* [TASK PROMPT]: In the data that follows, count each line holding the string "record"; answer with the number only.

* [MATERIAL]:
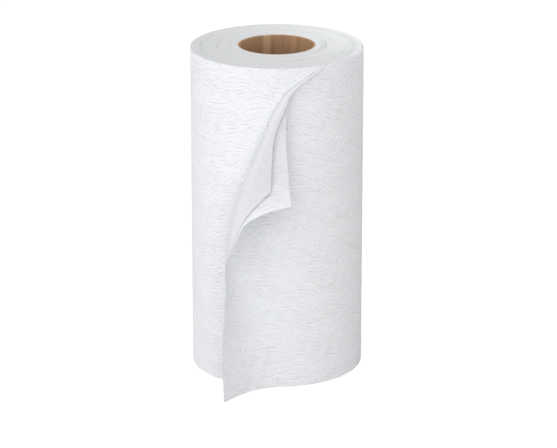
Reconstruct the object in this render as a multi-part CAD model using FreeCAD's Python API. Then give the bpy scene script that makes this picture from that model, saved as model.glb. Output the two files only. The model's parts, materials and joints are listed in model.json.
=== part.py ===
# Kitchen paper towel roll standing on its end, its loose outer sheet curled away from the roll
# Units are millimetres. The origin is the core's axis at the bottom end and +Z is up.
# The free end of the sheet is at the front (-Y), and the loose sheet starts at the right of the front.
import FreeCAD
import Part
import math
import os

# Driving sizes of the roll
ROLL_DIAMETER = 105.0
ROLL_HEIGHT = 200.0
CORE_OUTER_DIAMETER = 47.0
CORE_WALL = 1.0

# The two plies of the web and the air under the loose sheet
PLY = 0.25
PLY_GAP = 0.15
LOOSE_AIR = 0.3
ROOT_COVER = 0.05

# Where the loose sheet leaves the wound roll, in degrees left of the front, and how far its root is held
ROOT_ANGLE = -48.0
ROOT_HOLD_ANGLE = -50.0

# Turn lines pressed into both ends of the roll, their cutters standing a little proud of the end
END_LINES = 4
END_LINE_WIDTH = 0.7
END_LINE_DEPTH = 0.45
END_LINE_MARGIN = 2.2
CUTTER_STAND = 0.2

# The curl of the sheet at some shares of its width up from the bottom edge:
# (share, angle where it lifts off, curl radius, angle it turns), angles in degrees
CURL = [
    (0.0, -4.0, 35.0, 42.0),
    (0.15, 1.0, 27.0, 52.0),
    (0.3, 8.0, 18.5, 75.0),
    (0.4, 13.5, 15.0, 110.0),
    (0.5, 16.4, 11.2, 155.0),
    (0.57, 16.0, 9.0, 173.0),
    (0.645, 13.3, 7.0, 180.0),
    (0.725, 8.0, 5.5, 180.0),
    (0.8, 3.0, 4.4, 180.0),
    (0.875, -2.6, 3.2, 180.0),
    (0.94, -11.5, 2.0, 180.0),
    (1.0, -32.0, 1.1, 180.0),
]

# How far each ply runs on past its curl, below and above its loose corner: (share of the width, length)
INNER_BELOW = [(0.0, 19.0), (0.15, 18.0), (0.3, 11.5), (0.4, 2.5), (0.5, 1.0), (0.57, 3.0), (0.645, 12.0)]
INNER_ABOVE = [(0.645, 12.0), (0.725, 6.0), (0.8, 1.8), (0.875, 1.6), (0.94, 0.4), (1.0, 0.3)]
OUTER_BELOW = INNER_BELOW[:3] + [(0.4, 3.0), (0.5, 2.0), (0.55, 4.5), (0.585, 15.0), (0.602, 27.0)]
OUTER_ABOVE = [(0.602, 27.0), (0.645, 22.5), (0.725, 14.8), (0.8, 8.6), (0.875, 3.9), (0.94, 1.0), (1.0, 0.3)]

# The outer ply curls a little tighter than the inner one round the corner, so the two part there
PLY_PARTING = 0.9
PARTING = [(0.0, 0.0), (0.5, 0.0), (0.6, PLY_PARTING / 3), (0.7, PLY_PARTING), (0.85, PLY_PARTING), (1.0, 0.0)]

# Chords along each stretch of a section, and the height between sections
HELD_CHORDS = 9
CURL_CHORDS = 8
RUN_CHORDS = 2
SECTION_STEP = 18.0

# Sizes that follow from the driving ones
ROLL_RADIUS = ROLL_DIAMETER / 2
CORE_OUTER_RADIUS = CORE_OUTER_DIAMETER / 2
STEP = ROOT_COVER + 2 * PLY + PLY_GAP + LOOSE_AIR
OUTER_PLY_RADIUS = ROLL_RADIUS - ROOT_COVER - PLY / 2
INNER_PLY_RADIUS = OUTER_PLY_RADIUS - PLY - PLY_GAP


def vector(x, y, z):
    return FreeCAD.Vector(x, y, z)


def direction(angle):
    """Unit vector in plan at an angle in degrees left of the front."""
    turn = math.radians(angle)
    return vector(-math.sin(turn), -math.cos(turn), 0)


def turned(v, angle):
    """A plan vector turned anticlockwise by an angle in radians."""
    c, s = math.cos(angle), math.sin(angle)
    return vector(v.x * c - v.y * s, v.x * s + v.y * c, 0)


def smooth(table, share):
    """Value of a (share, value) table at a share of the sheet's width, on a cubic through its points."""
    slopes = []
    for i in range(len(table)):
        low, high = table[max(i - 1, 0)], table[min(i + 1, len(table) - 1)]
        slopes.append((high[1] - low[1]) / (high[0] - low[0]))
    for i in range(len(table) - 1):
        (s0, v0), (s1, v1) = table[i], table[i + 1]
        if share <= s1 or i == len(table) - 2:
            span = s1 - s0
            t = (share - s0) / span
            return (
                v0 * (2 * t**3 - 3 * t**2 + 1)
                + slopes[i] * span * (t**3 - 2 * t**2 + t)
                + v1 * (3 * t**2 - 2 * t**3)
                + slopes[i + 1] * span * (t**3 - t**2)
            )


def face_line(share, run, ply_radius, tighter, offset):
    """Points of one face of a ply at a height: round the roll, round the curl and on past it."""
    lift, curl, turn = [smooth([(row[0], row[k]) for row in CURL], share) for k in (1, 2, 3)]
    curl += INNER_PLY_RADIUS - ply_radius - tighter
    out = direction(lift)
    centre = out * (ply_radius + curl)
    past_radius = ply_radius + 2 * curl
    points = []
    for i in range(HELD_CHORDS):
        angle = ROOT_HOLD_ANGLE + (lift - ROOT_HOLD_ANGLE) * i / HELD_CHORDS
        points.append(direction(angle) * (ply_radius + offset))
    for i in range(CURL_CHORDS + 1):
        spoke = turned(out, math.radians(turn) * i / CURL_CHORDS) * -1
        points.append(centre + spoke * (curl - offset))
    past_centre = centre + spoke * (curl - past_radius)
    for i in range(1, RUN_CHORDS + 1):
        past_spoke = turned(spoke, run / past_radius * i / RUN_CHORDS)
        points.append(past_centre + past_spoke * (past_radius - offset))
    return [point + vector(0, 0, share * ROLL_HEIGHT) for point in points]


def section(share, run, ply_radius, tighter):
    """Closed outline of a ply at a height."""
    inner = face_line(share, run, ply_radius, tighter, -PLY / 2)
    outer = face_line(share, run, ply_radius, tighter, PLY / 2)
    return Part.makePolygon(inner + outer[::-1] + inner[:1])


def ply_part(runs, ply_radius, parts):
    """One ply over the heights of a table of runs, as a loft through its sections."""
    low, high = runs[0][0], runs[-1][0]
    count = math.ceil((high - low) * ROLL_HEIGHT / SECTION_STEP)
    sections = []
    for i in range(count + 1):
        share = low + (high - low) * i / count
        tighter = smooth(PARTING, share) if parts else 0.0
        sections.append(section(share, smooth(runs, share), ply_radius, tighter))
    return Part.makeLoft(sections, True, True)


def half_turn(radius, centre, start, height):
    """Half circle in plan, from a plan direction anticlockwise seen from above."""
    middle = vector(-start.y, start.x, 0)
    points = [centre + start * radius, centre + middle * radius, centre - start * radius]
    return Part.Arc(*[p + vector(0, 0, height) for p in points]).toShape()


def wound_body():
    """Wound turns as one solid, its side a spiral that steps down at the root of the loose sheet."""
    root = direction(ROOT_ANGLE)
    first = half_turn(ROLL_RADIUS - STEP * 3 / 4, root * (-STEP / 4), root * -1, 0)
    second = half_turn(ROLL_RADIUS - STEP / 4, root * (STEP / 4), root, 0)
    step = Part.makeLine(root * (ROLL_RADIUS - STEP), root * ROLL_RADIUS)
    outline = Part.Wire(Part.__sortEdges__([first, step, second]))
    body = Part.Face(outline).extrude(vector(0, 0, ROLL_HEIGHT))
    return body.cut(Part.makeCylinder(CORE_OUTER_RADIUS, ROLL_HEIGHT))


def end_lines(height, inward):
    """Spiral groove in one end, made of half turns about two centres."""
    first_radius = CORE_OUTER_RADIUS + END_LINE_MARGIN
    last_radius = ROLL_RADIUS - STEP - END_LINE_MARGIN
    pitch = (last_radius - first_radius) / END_LINES
    root = direction(ROOT_ANGLE)
    grooves = []
    for half in range(2 * END_LINES):
        side = 1 if half % 2 == 0 else -1
        radius = first_radius + pitch * (half / 2 + 0.25)
        centre = root * (-side * pitch / 4)
        start = root * side
        rim = vector(0, 0, height - inward * CUTTER_STAND)
        deep = vector(0, 0, height + inward * END_LINE_DEPTH)
        reach = END_LINE_WIDTH / 2 * (1 + CUTTER_STAND / END_LINE_DEPTH)
        corners = [
            centre + start * (radius - reach) + rim,
            centre + start * (radius + reach) + rim,
            centre + start * radius + deep,
        ]
        profile = Part.Face(Part.makePolygon(corners + corners[:1]))
        grooves.append(profile.revolve(centre, vector(0, 0, 1), 180))
    return grooves


def towel_web():
    """Both plies of the loose sheet fused to the wound turns they come from."""
    plies = [
        ply_part(INNER_BELOW, INNER_PLY_RADIUS, False),
        ply_part(INNER_ABOVE, INNER_PLY_RADIUS, False),
        ply_part(OUTER_BELOW, OUTER_PLY_RADIUS, True),
        ply_part(OUTER_ABOVE, OUTER_PLY_RADIUS, True),
    ]
    body = wound_body().cut(end_lines(0, 1) + end_lines(ROLL_HEIGHT, -1))
    return body.fuse(plies)


def cardboard_core():
    tube = Part.makeCylinder(CORE_OUTER_RADIUS, ROLL_HEIGHT)
    return tube.cut(Part.makeCylinder(CORE_OUTER_RADIUS - CORE_WALL, ROLL_HEIGHT))


os.makedirs("parts", exist_ok=True)
for name, make in (("cardboard_core", cardboard_core), ("towel_web", towel_web)):
    shape = make()
    if len(shape.Solids) == 1:
        shape = shape.Solids[0]
    shape.exportStep("parts/" + name + ".step")
    print(name, "valid", shape.isValid(), "solids", len(shape.Solids), "faces", len(shape.Faces), shape.BoundBox)
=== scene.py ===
# Kitchen paper towel roll standing on its end, its loose outer sheet curled away from the roll
import bpy
import bmesh
import json
import math
import numpy as np
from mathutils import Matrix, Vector


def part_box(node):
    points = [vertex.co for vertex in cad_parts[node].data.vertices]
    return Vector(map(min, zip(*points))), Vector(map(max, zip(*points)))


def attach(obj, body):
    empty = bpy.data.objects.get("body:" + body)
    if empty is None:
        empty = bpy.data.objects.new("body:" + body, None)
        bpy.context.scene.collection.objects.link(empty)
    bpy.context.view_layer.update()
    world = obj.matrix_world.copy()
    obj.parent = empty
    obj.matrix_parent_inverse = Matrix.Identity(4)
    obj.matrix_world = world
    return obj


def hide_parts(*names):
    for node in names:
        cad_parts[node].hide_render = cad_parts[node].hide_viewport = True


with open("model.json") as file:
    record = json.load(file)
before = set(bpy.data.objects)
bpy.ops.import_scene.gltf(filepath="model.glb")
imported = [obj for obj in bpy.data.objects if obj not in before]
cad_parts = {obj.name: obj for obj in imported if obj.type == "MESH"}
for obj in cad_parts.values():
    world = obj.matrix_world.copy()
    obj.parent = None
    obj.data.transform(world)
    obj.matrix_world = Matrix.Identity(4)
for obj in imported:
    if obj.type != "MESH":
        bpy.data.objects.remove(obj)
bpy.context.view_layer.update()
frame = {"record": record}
scene = bpy.context.scene

# Cardboard tube
# Grey-brown board rolled round and glued where it laps, cut square at both ends.
# Inside, the lap stands in a little as a band that runs straight up, painted paler as a highlight.
tube_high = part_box("cardboard_core")[1]
ROLL_HEIGHT = tube_high.z
TUBE_RADIUS = tube_high.x
TUBE_BORE = frame["record"]["mounts"][0]["dims"]["r_mm"] / 1000
TUBE_EDGE_ROUND = 0.00025
TUBE_RAISED = 0.0009
TUBE_STEPS = 160
TUBE_RISE = 0.00125
SHARP_EDGE = math.radians(40)
TINY = 1e-6
LAP_ANGLE = math.radians(105.5)
LAP_WIDTH = 0.0048
LAP_EDGE = 0.0009
LAP_HEIGHT = 0.0002
BOARD_DARK = (0.36, 0.21, 0.113, 1)
BOARD_PALE = (0.49, 0.308, 0.178, 1)
# Painted highlight: the paler colour of the lap band on the tube's inner wall.
BOARD_LAP_HIGHLIGHT = (0.52, 0.34, 0.205, 1)
FIBRE_STRETCH = (1.0, 1.0, 0.12)


def add_piece(name, bm, material):
    """Links a finished mesh as a piece of the part, smooth with sharp edges where it turns hard."""
    bmesh.ops.recalc_face_normals(bm, faces=bm.faces[:])
    for face in bm.faces:
        face.smooth = True
    for edge in bm.edges:
        edge.smooth = edge.calc_face_angle(0) < SHARP_EDGE
    mesh = bpy.data.meshes.new(name)
    bm.to_mesh(mesh)
    bm.free()
    piece = bpy.data.objects.new(name, mesh)
    scene.collection.objects.link(piece)
    mesh.materials.append(material)
    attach(piece, "root")
    return piece


def new_material(name):
    """A material with its Principled shader, ready for links."""
    material = bpy.data.materials.new(name)
    material.use_nodes = True
    return material, material.node_tree.nodes, material.node_tree.links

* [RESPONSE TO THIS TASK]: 3